WHAT IS NEEDED: Your task is to repeat the listing exactly.

DATASET EXTRACT:
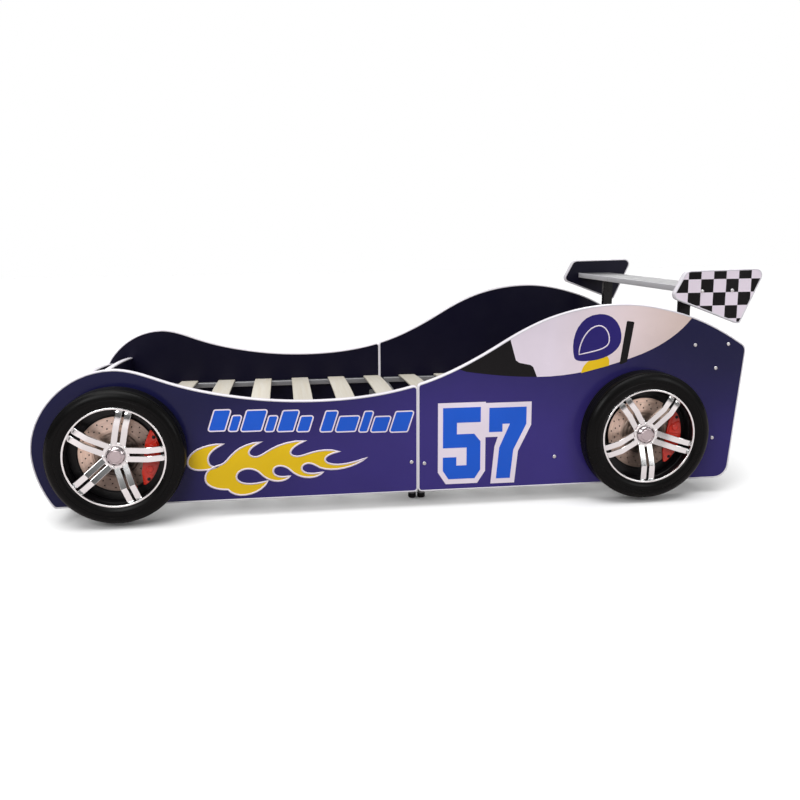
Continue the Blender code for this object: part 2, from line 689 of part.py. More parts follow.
def build_wheel(label, axle_x, sign, spoke_turn):
    """One wheel. Its own Z axis is the axle, pointing outward from the side panel's face."""
    hub = bpy.data.objects.new(f"wheel_{label}", None)
    bpy.data.collections[PARTS].objects.link(hub)
    hub.location = (axle_x, sign * HALF_OUTER, PANEL_LIFT + AXLE_HEIGHT)
    hub.rotation_euler = (-sign * math.pi / 2, 0.0, 0.0)

    def turned_piece(part, profile, closed, sides, finish):
        name = f"{part}_{label}"
        piece = add(name, profile_mesh(name, profile, closed), finish)
        piece.parent = hub
        add_screw(piece, sides)
        return piece

    tyre = turned_piece("tyre", tyre_profile(), True, TURN_STEPS, "tyre_black")
    turned_piece("backplate", backplate_profile(), False, SMALL_TURN_STEPS, "backing_black")
    turned_piece("brake_disc", brake_disc_profile(), True, SMALL_TURN_STEPS, "disc_steel")
    turned_piece("centre_cap", centre_cap_profile(), False, SMALL_TURN_STEPS, "chrome")

    rim = turned_piece("rim", rim_profile(), True, TURN_STEPS, "chrome")
    boss = add_helper(f"hub_boss_{label}", profile_mesh(f"hub_boss_{label}", hub_profile(), True))
    add_screw(boss, SMALL_TURN_STEPS)
    spokes = add_helper(f"spokes_{label}", spokes_mesh(f"spokes_{label}"))
    for helper in (boss, spokes):
        helper.parent = hub
    for turning in (tyre, rim, boss, spokes):
        turning.rotation_euler = (0.0, 0.0, math.radians(spoke_turn))
    combine(rim, spokes, "UNION")
    combine(rim, boss, "UNION")

    name = f"caliper_{label}"
    curve, height = caliper_curve(name)
    caliper = add(name, solid_from_curve(name, curve, height), "caliper_red")
    caliper.parent = hub
    caliper.rotation_euler = (0.0, 0.0, math.radians(CALIPER_TURN))
    slot_name = f"caliper_slot_{label}"
    back = DISC_FRONT - DISC_THICKNESS - DISC_CLEARANCE
    slot_mesh = rod_mesh(slot_name, DISC_RADIUS + DISC_CLEARANCE, back, DISC_FRONT + DISC_CLEARANCE, 48)
    slot = add_helper(slot_name, slot_mesh)
    slot.parent = hub
    combine(caliper, slot, "DIFFERENCE")


def build_wheels():
    axles = (
        ("front", FRONT_AXLE_FROM_NOSE, FRONT_SPOKE_TURN),
        ("rear", from_tail(REAR_AXLE_FROM_TAIL), REAR_SPOKE_TURN),
    )
    for end, from_nose, spoke_turn in axles:
        for side, sign in SIDES:
            build_wheel(f"{end}_{side}", world_x(from_nose), sign, spoke_turn)


def main():
    clear_scene()
    collection(PARTS)
    collection(HELPERS)
    build_sides()
    build_joint_plates()
    build_cross_boards()
    build_struts()
    build_rails()
    build_leg_frames()
    build_slats()
    build_wheels()


main()
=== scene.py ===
"""Looks for a child's bed in the shape of an open racing car.

Laid out as a Blender add-on and run as a script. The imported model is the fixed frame: metres, +Z up, the nose
towards -X, the left side at -Y. Every finished piece sits at the origin with its place in its mesh.
"""

import math

import bmesh
import bpy
from bpy.props import FloatProperty, FloatVectorProperty, IntProperty, PointerProperty
from mathutils import Matrix, Vector


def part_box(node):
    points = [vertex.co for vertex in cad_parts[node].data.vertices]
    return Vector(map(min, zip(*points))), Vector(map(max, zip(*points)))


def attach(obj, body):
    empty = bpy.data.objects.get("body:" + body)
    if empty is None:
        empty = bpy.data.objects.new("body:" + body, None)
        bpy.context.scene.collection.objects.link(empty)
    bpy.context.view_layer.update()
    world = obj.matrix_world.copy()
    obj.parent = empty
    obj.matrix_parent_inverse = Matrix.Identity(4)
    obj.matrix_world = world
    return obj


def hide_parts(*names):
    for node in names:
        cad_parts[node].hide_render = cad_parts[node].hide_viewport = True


bl_info = {
    "name": "Racing car bed looks",
    "version": (1, 0, 0),
    "blender": (4, 5, 0),
    "location": "3D View > Sidebar > Car bed",
    "description": "Dresses the frame of a racing-car bed with edging, prints, wheels, slats and finishes",
    "category": "Object",
}

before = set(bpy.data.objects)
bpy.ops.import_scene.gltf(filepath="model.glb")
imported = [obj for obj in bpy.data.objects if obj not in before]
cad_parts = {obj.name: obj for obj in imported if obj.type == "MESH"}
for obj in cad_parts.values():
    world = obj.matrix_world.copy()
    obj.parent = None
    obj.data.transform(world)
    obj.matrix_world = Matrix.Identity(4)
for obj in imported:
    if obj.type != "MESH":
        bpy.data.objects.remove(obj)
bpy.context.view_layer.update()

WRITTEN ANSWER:
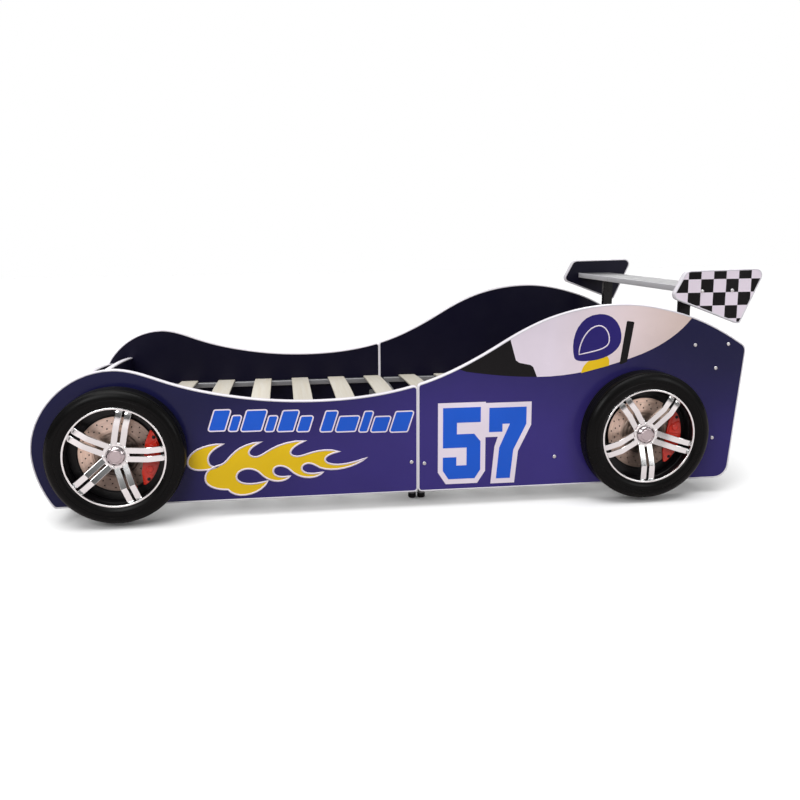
Continue the Blender code for this object: part 2, from line 689 of part.py. More parts follow.
def build_wheel(label, axle_x, sign, spoke_turn):
    """One wheel. Its own Z axis is the axle, pointing outward from the side panel's face."""
    hub = bpy.data.objects.new(f"wheel_{label}", None)
    bpy.data.collections[PARTS].objects.link(hub)
    hub.location = (axle_x, sign * HALF_OUTER, PANEL_LIFT + AXLE_HEIGHT)
    hub.rotation_euler = (-sign * math.pi / 2, 0.0, 0.0)

    def turned_piece(part, profile, closed, sides, finish):
        name = f"{part}_{label}"
        piece = add(name, profile_mesh(name, profile, closed), finish)
        piece.parent = hub
        add_screw(piece, sides)
        return piece

    tyre = turned_piece("tyre", tyre_profile(), True, TURN_STEPS, "tyre_black")
    turned_piece("backplate", backplate_profile(), False, SMALL_TURN_STEPS, "backing_black")
    turned_piece("brake_disc", brake_disc_profile(), True, SMALL_TURN_STEPS, "disc_steel")
    turned_piece("centre_cap", centre_cap_profile(), False, SMALL_TURN_STEPS, "chrome")

    rim = turned_piece("rim", rim_profile(), True, TURN_STEPS, "chrome")
    boss = add_helper(f"hub_boss_{label}", profile_mesh(f"hub_boss_{label}", hub_profile(), True))
    add_screw(boss, SMALL_TURN_STEPS)
    spokes = add_helper(f"spokes_{label}", spokes_mesh(f"spokes_{label}"))
    for helper in (boss, spokes):
        helper.parent = hub
    for turning in (tyre, rim, boss, spokes):
        turning.rotation_euler = (0.0, 0.0, math.radians(spoke_turn))
    combine(rim, spokes, "UNION")
    combine(rim, boss, "UNION")

    name = f"caliper_{label}"
    curve, height = caliper_curve(name)
    caliper = add(name, solid_from_curve(name, curve, height), "caliper_red")
    caliper.parent = hub
    caliper.rotation_euler = (0.0, 0.0, math.radians(CALIPER_TURN))
    slot_name = f"caliper_slot_{label}"
    back = DISC_FRONT - DISC_THICKNESS - DISC_CLEARANCE
    slot_mesh = rod_mesh(slot_name, DISC_RADIUS + DISC_CLEARANCE, back, DISC_FRONT + DISC_CLEARANCE, 48)
    slot = add_helper(slot_name, slot_mesh)
    slot.parent = hub
    combine(caliper, slot, "DIFFERENCE")


def build_wheels():
    axles = (
        ("front", FRONT_AXLE_FROM_NOSE, FRONT_SPOKE_TURN),
        ("rear", from_tail(REAR_AXLE_FROM_TAIL), REAR_SPOKE_TURN),
    )
    for end, from_nose, spoke_turn in axles:
        for side, sign in SIDES:
            build_wheel(f"{end}_{side}", world_x(from_nose), sign, spoke_turn)


def main():
    clear_scene()
    collection(PARTS)
    collection(HELPERS)
    build_sides()
    build_joint_plates()
    build_cross_boards()
    build_struts()
    build_rails()
    build_leg_frames()
    build_slats()
    build_wheels()


main()
=== scene.py ===
"""Looks for a child's bed in the shape of an open racing car.

Laid out as a Blender add-on and run as a script. The imported model is the fixed frame: metres, +Z up, the nose
towards -X, the left side at -Y. Every finished piece sits at the origin with its place in its mesh.
"""

import math

import bmesh
import bpy
from bpy.props import FloatProperty, FloatVectorProperty, IntProperty, PointerProperty
from mathutils import Matrix, Vector


def part_box(node):
    points = [vertex.co for vertex in cad_parts[node].data.vertices]
    return Vector(map(min, zip(*points))), Vector(map(max, zip(*points)))


def attach(obj, body):
    empty = bpy.data.objects.get("body:" + body)
    if empty is None:
        empty = bpy.data.objects.new("body:" + body, None)
        bpy.context.scene.collection.objects.link(empty)
    bpy.context.view_layer.update()
    world = obj.matrix_world.copy()
    obj.parent = empty
    obj.matrix_parent_inverse = Matrix.Identity(4)
    obj.matrix_world = world
    return obj


def hide_parts(*names):
    for node in names:
        cad_parts[node].hide_render = cad_parts[node].hide_viewport = True


bl_info = {
    "name": "Racing car bed looks",
    "version": (1, 0, 0),
    "blender": (4, 5, 0),
    "location": "3D View > Sidebar > Car bed",
    "description": "Dresses the frame of a racing-car bed with edging, prints, wheels, slats and finishes",
    "category": "Object",
}

before = set(bpy.data.objects)
bpy.ops.import_scene.gltf(filepath="model.glb")
imported = [obj for obj in bpy.data.objects if obj not in before]
cad_parts = {obj.name: obj for obj in imported if obj.type == "MESH"}
for obj in cad_parts.values():
    world = obj.matrix_world.copy()
    obj.parent = None
    obj.data.transform(world)
    obj.matrix_world = Matrix.Identity(4)
for obj in imported:
    if obj.type != "MESH":
        bpy.data.objects.remove(obj)
bpy.context.view_layer.update()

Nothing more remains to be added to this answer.